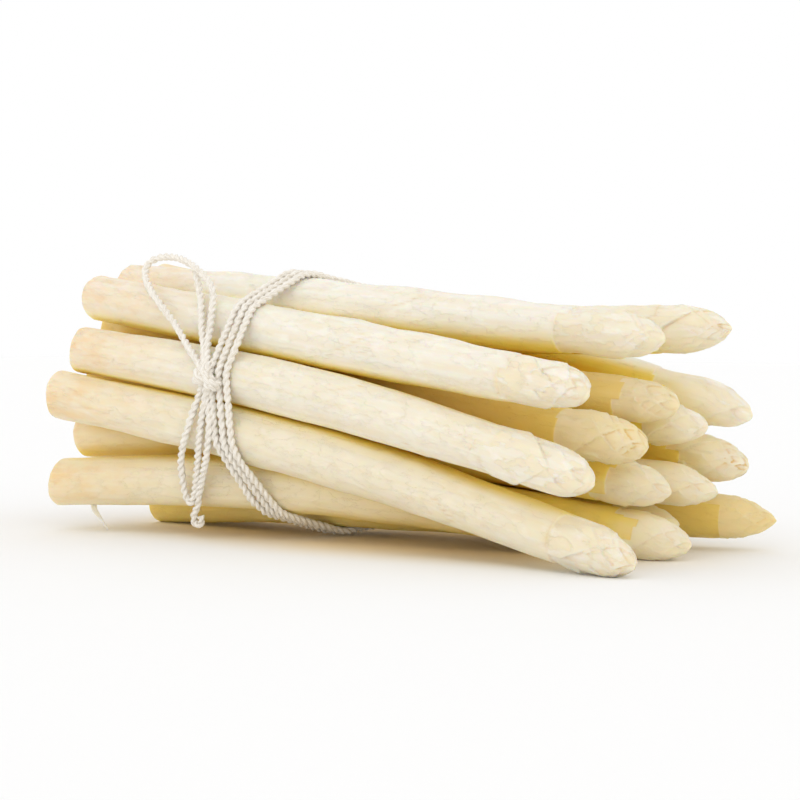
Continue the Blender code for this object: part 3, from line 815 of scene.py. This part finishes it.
def twine_material():
    g = Graph("twine_flax")
    skin = g.read("skin", "Vector")
    strands = g.noise(skin, (420, 3000, 3000), 3.0, 0.6)
    flecks = g.noise(skin, (260, 800, 800), 4.0, 0.65)
    slow = g.noise(skin, (40, 60, 60), 2.0)
    color = g.mix(g.ramp(strands, 0.34, 0.60), FLAX_DARK, FLAX_LIGHT)
    color = g.mix(g.ramp(flecks, 0.63, 0.76, 0.0, 0.6), color, FLAX_FLECK)
    color = g.mix(g.ramp(slow, 0.35, 0.65, 0.0, 0.45), color, FLAX_LIGHT)
    g.set("Base Color", color)
    g.set("Roughness", 0.85)
    g.set("Specular IOR Level", 0.25)
    g.set("Sheen Weight", 0.25)
    g.set("Sheen Roughness", 0.5)
    g.set("Normal", g.bump(strands, 0.00010))
    return g.material


def tied_point(degrees, offset, lift):
    """Where the twine lies on the outermost spear in this direction round the bundle."""
    angle = radians(degrees)
    outwards = np.array((-cos(angle), sin(angle)))
    x = RING_X + LAYOUT_SHIFT[0]
    point = None
    for _ in range(4):
        reach = []
        for spear in spears:
            centre = spear.centre(x)
            radius = float(spear.radius(x)) + TWINE_GAP + TWINE_DIAMETER / 2 + lift
            reach.append((float(centre[1:] @ outwards) + radius, centre, radius))
        _, centre, radius = max(reach, key=lambda item: item[0])
        point = centre[1:] + radius * outwards
        rise = point[1] - TIE_LEVEL
        lean = TIE_LEAN_HIGH if rise > 0 else TIE_LEAN_LOW
        x = TIE_X + LAYOUT_SHIFT[0] + TIE_LEAN_Y * (point[0] - LAYOUT_SHIFT[1]) + lean * rise + offset
    return np.array((x, point[0], point[1]))


def turns_route():
    """Three turns from the knot over the top, each beside the last, the last one back across them."""
    route = []
    swept_all = TURNS * 360 - 2 * KNOT_HALF_DEGREES
    for swept in KNOT_HALF_DEGREES + np.linspace(0, swept_all, TURN_POINTS):
        turn, within = divmod(swept, 360)
        degrees = within + KNOT_DEGREES
        across = float(smooth_step(*CROSSING, degrees))
        offset = TURN_PITCH * (turn + across)
        lift = 0.0
        if turn == TURNS - 1:
            offset = TURN_PITCH * (TURNS - 1) * (1 - across)
            lift = smooth_step(*CROSSING_RISE, degrees) - smooth_step(*CROSSING_FALL, degrees)
        route.append(tied_point(degrees, offset, CROSSING_LIFT * float(lift)))
    return route


def wrap_route(centre, axis):
    """One wrap of the knot: a little more than a full turn, each turn beside the last."""
    first = np.cross(axis, (0.0, 0.0, 1.0))
    first /= np.linalg.norm(first)
    second = np.cross(axis, first)
    second /= np.linalg.norm(second)
    along = np.array(axis) / np.linalg.norm(axis)
    route = []
    for k in range(int(WRAP_POINTS * WRAP_TURNS)):
        turn = 2 * pi * k / WRAP_POINTS
        shift = WRAP_WIDTH * (k / (WRAP_POINTS * WRAP_TURNS) - 0.5)
        outwards = cos(turn) * first + sin(turn) * second
        route.append(LAYOUT_SHIFT + centre + shift * along + WRAP_RADIUS * outwards)
    return route


def smooth_route(points, parts):
    """Points of a smooth curve through the route's own points, with an even number between them."""
    route = [np.array(point, dtype=float) for point in points]
    route = [2 * route[0] - route[1]] + route + [2 * route[-1] - route[-2]]
    smooth = []
    for before, start, end, after in zip(route, route[1:], route[2:], route[3:]):
        for k in range(parts):
            t = k / parts
            bend = 2 * before - 5 * start + 4 * end - after
            twist = 3 * start - before - 3 * end + after
            smooth.append(start + 0.5 * ((end - before) * t + bend * t ** 2 + twist * t ** 3))
    smooth.append(route[-2])
    return np.array(smooth)


def even_points(route, step):
    """The same line with its points a fixed step apart, and its length."""
    lengths = np.linalg.norm(np.diff(route, axis=0), axis=1)
    along = np.concatenate(((0,), np.cumsum(lengths)))
    wanted = np.arange(0, along[-1], step)
    return np.stack([np.interp(wanted, along, route[:, k]) for k in range(3)], axis=1), along[-1]


def twine_route():
    """The whole twine, from its short end, round the spears, through the bows to its long end."""
    own_parts = (SHORT_END, UPPER_LOOP, LOWER_LOOP, LONG_END)
    short_end, upper_loop, lower_loop, long_end = (
        [LAYOUT_SHIFT + point for point in part] for part in own_parts)
    first_wrap, second_wrap = (wrap_route(*wrap) for wrap in WRAPS)
    turns = turns_route()
    before = smooth_route(short_end + first_wrap + turns[:2], ROUTE_PARTS)
    after = smooth_route(turns[-2:] + second_wrap + upper_loop + lower_loop + long_end, ROUTE_PARTS)
    return np.concatenate((before, turns[2:-2], after))


def frames_along(line):
    """Two directions across the line that follow it without twisting."""
    tangent = np.gradient(line, axis=0)
    tangent /= np.linalg.norm(tangent, axis=1)[:, None]
    side = np.cross(tangent[0], (0.0, 0.0, 1.0))
    sides = []
    for direction in tangent:
        side = side - direction * (side @ direction)
        side = side / np.linalg.norm(side)
        sides.append(side)
    sides = np.array(sides)
    return sides, np.cross(tangent, sides)


def ply_rings(line, first, second, ply):
    """One ply of the twine: it winds round the line, and is itself spun from strands."""
    along = np.arange(len(line)) * PLY_STEP
    phase = 2 * pi * along / PLY_PITCH
    for amount, pace in TWIST_WAVES:
        phase = phase + amount * np.sin(along * pace)
    phase = phase + ply * pi
    amount, pace, slow_pace = SPREAD_WAVE
    spread = PLY_OFFSET * (1 + amount * np.sin(along * pace) * np.sin(along * slow_pace))
    middle = line + spread[:, None] * (np.cos(phase)[:, None] * first + np.sin(phase)[:, None] * second)
    around = np.linspace(0, 2 * pi, PLY_SIDES, endpoint=False)[None, :]
    spun = around + 2 * pi * along[:, None] / STRAND_PITCH
    (amount, pace), (fine_amount, fine_pace) = PLY_WAVES
    waves = amount * np.sin(along * pace + ply) + fine_amount * np.sin(along * fine_pace)
    size = PLY_RADIUS * (1 + waves)[:, None] * (1 + STRAND_DEPTH * np.cos(STRANDS * spun))
    angle = phase[:, None] + around
    outwards = np.cos(angle)[..., None] * first[:, None] + np.sin(angle)[..., None] * second[:, None]
    rings = middle[:, None] + size[..., None] * outwards
    along_skin = along[:, None] + ply * PLY_SHIFT + 0 * around
    skin = np.stack((along_skin, size * np.cos(spun), size * np.sin(spun)), axis=-1)
    return rings, np.zeros((*angle.shape, 4)), np.zeros((*angle.shape, 3)), skin


def add_hairs(shape, line, first, second):
    """Short loose hairs that stand out of the twine."""
    rng = np.random.default_rng(HAIR_SEED)
    for _ in range(HAIRS):
        k = int(rng.integers(6, len(line) - 10))
        turn = rng.uniform(0, 2 * pi)
        outwards = cos(turn) * first[k] + sin(turn) * second[k]
        ahead = line[k + 4] - line[k - 4]
        ahead = ahead / np.linalg.norm(ahead) * rng.choice((-1, 1))
        t = np.linspace(0, 1, HAIR_POINTS)[:, None]
        hair = line[k] + outwards * (HAIR_START + rng.uniform(*HAIR_RISE) * t)
        hair = hair + ahead * rng.uniform(*HAIR_LENGTH) * t + rng.normal(0, HAIR_BEND, 3) * t ** 2
        spokes = []
        for side in range(3):
            angle = 2 * pi * side / 3
            spoke = cos(angle) * first[k] + sin(angle) * second[k]
            spokes.append(hair + HAIR_RADIUS * (1 - 0.7 * t) * spoke)
        rings = np.stack(spokes, axis=1)
        rings[..., 2] = np.maximum(rings[..., 2], HAIR_HEIGHT)
        shape.add(*plain_facts(rings))


def twine_piece(material):
    line, length = even_points(twine_route(), PLY_STEP)
    for _ in range(SMOOTHINGS):
        line[1:-1] = 0.25 * line[:-2] + 0.5 * line[1:-1] + 0.25 * line[2:]
    first, second = frames_along(line)
    shape = Shape()
    for ply in range(2):
        shape.add(*ply_rings(line, first, second, ply))
    add_hairs(shape, line, first, second)
    made = shape.object("twine_tied", material)
    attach(made, "root")
    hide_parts("twine")


def floor():
    """A pale table that reaches past the view on all sides."""
    mesh = bpy.data.meshes.new("floor")
    corners = [(x * FLOOR_HALF, y * FLOOR_HALF, 0.0) for x, y in ((-1, -1), (1, -1), (1, 1), (-1, 1))]
    mesh.from_pydata(corners, [], [(0, 1, 2, 3)])
    g = Graph("floor_pale")
    place = g.add("ShaderNodeTexCoord").outputs["Object"]
    grain = g.noise(place, (30, 30, 30), 2.0)
    color = g.mix(grain, FLOOR_PALE, FLOOR_PALER)
    # Painted shadow: the warm tint in an oval under the bundle
    length = g.add("ShaderNodeVectorMath", operation="LENGTH")
    g.put(length.inputs[0], g.stretched(place, FLOOR_PAINTED_SHADOW_AREA))
    painted_shadow = g.ramp(length.outputs["Value"], *FLOOR_PAINTED_SHADOW_FADE, 1.0, 0.0)
    g.set("Base Color", g.mix(painted_shadow, color, FLOOR_PAINTED_SHADOW))
    g.set("Roughness", 0.9)
    g.set("Specular IOR Level", 0.1)
    mesh.materials.append(g.material)
    made = bpy.data.objects.new("floor", mesh)
    bpy.context.scene.collection.objects.link(made)


def place_camera():
    data = bpy.data.cameras.new("camera")
    data.lens = CAMERA_LENS
    data.sensor_width = CAMERA_SENSOR
    data.clip_start = 0.01
    data.clip_end = 20
    made = bpy.data.objects.new("camera", data)
    azimuth, elevation = radians(CAMERA_AZIMUTH), radians(CAMERA_ELEVATION)
    back = Vector((sin(azimuth) * cos(elevation), -cos(azimuth) * cos(elevation), sin(elevation)))
    made.location = Vector(CAMERA_TARGET) + back * CAMERA_DISTANCE
    made.rotation_euler = back.to_track_quat("Z", "Y").to_euler()
    bpy.context.scene.collection.objects.link(made)
    bpy.context.scene.camera = made


def studio():
    world = bpy.data.worlds.new("studio")
    world.use_nodes = True
    background = world.node_tree.nodes["Background"]
    background.inputs["Color"].default_value = (1.0, 1.0, 1.0, 1.0)
    background.inputs["Strength"].default_value = SKY_STRENGTH
    bpy.context.scene.world = world
    for strength, place, spread in SUNS:
        data = bpy.data.lights.new("sun", "SUN")
        data.energy = strength
        data.angle = radians(spread)
        made = bpy.data.objects.new("sun", data)
        made.rotation_euler = Vector(place).to_track_quat("Z", "Y").to_euler()
        bpy.context.scene.collection.objects.link(made)
    bpy.context.scene.view_settings.view_transform = "Standard"


place_camera()
twine_piece(twine_material())
skin_material = asparagus_material()
for spear in spears:
    spear_piece(spear, skin_material)
floor()
studio()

*****

* _GIVEN TASK_
Write out, unaltered, the lines from the opening of the listing through the line that includes "return np.array((x, point[0], point[1]))".

* _RESPONSE TO THE TASK_
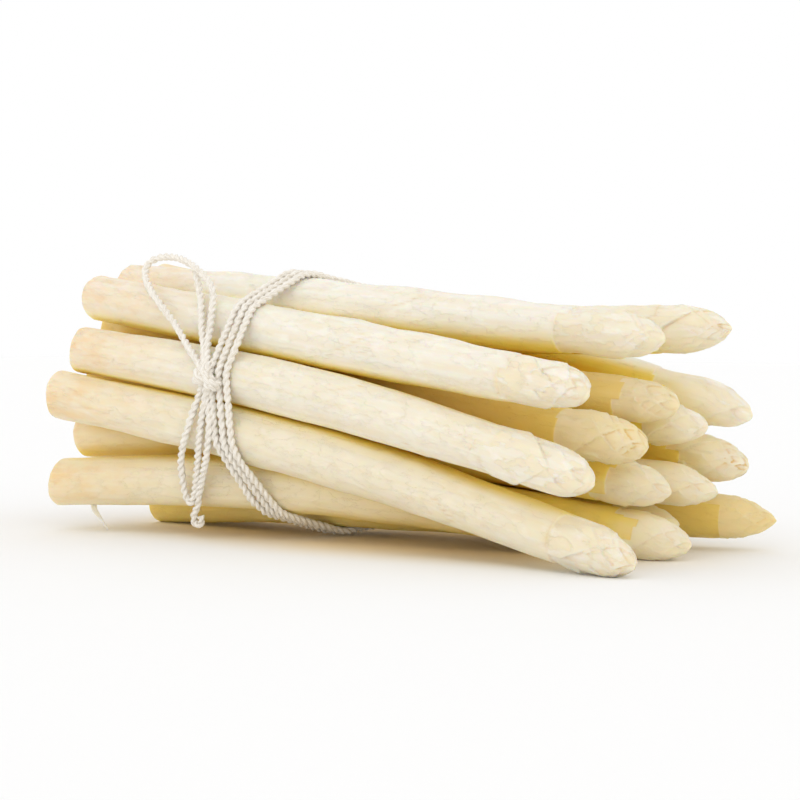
Continue the Blender code for this object: part 3, from line 815 of scene.py. This part finishes it.
def twine_material():
    g = Graph("twine_flax")
    skin = g.read("skin", "Vector")
    strands = g.noise(skin, (420, 3000, 3000), 3.0, 0.6)
    flecks = g.noise(skin, (260, 800, 800), 4.0, 0.65)
    slow = g.noise(skin, (40, 60, 60), 2.0)
    color = g.mix(g.ramp(strands, 0.34, 0.60), FLAX_DARK, FLAX_LIGHT)
    color = g.mix(g.ramp(flecks, 0.63, 0.76, 0.0, 0.6), color, FLAX_FLECK)
    color = g.mix(g.ramp(slow, 0.35, 0.65, 0.0, 0.45), color, FLAX_LIGHT)
    g.set("Base Color", color)
    g.set("Roughness", 0.85)
    g.set("Specular IOR Level", 0.25)
    g.set("Sheen Weight", 0.25)
    g.set("Sheen Roughness", 0.5)
    g.set("Normal", g.bump(strands, 0.00010))
    return g.material


def tied_point(degrees, offset, lift):
    """Where the twine lies on the outermost spear in this direction round the bundle."""
    angle = radians(degrees)
    outwards = np.array((-cos(angle), sin(angle)))
    x = RING_X + LAYOUT_SHIFT[0]
    point = None
    for _ in range(4):
        reach = []
        for spear in spears:
            centre = spear.centre(x)
            radius = float(spear.radius(x)) + TWINE_GAP + TWINE_DIAMETER / 2 + lift
            reach.append((float(centre[1:] @ outwards) + radius, centre, radius))
        _, centre, radius = max(reach, key=lambda item: item[0])
        point = centre[1:] + radius * outwards
        rise = point[1] - TIE_LEVEL
        lean = TIE_LEAN_HIGH if rise > 0 else TIE_LEAN_LOW
        x = TIE_X + LAYOUT_SHIFT[0] + TIE_LEAN_Y * (point[0] - LAYOUT_SHIFT[1]) + lean * rise + offset
    return np.array((x, point[0], point[1]))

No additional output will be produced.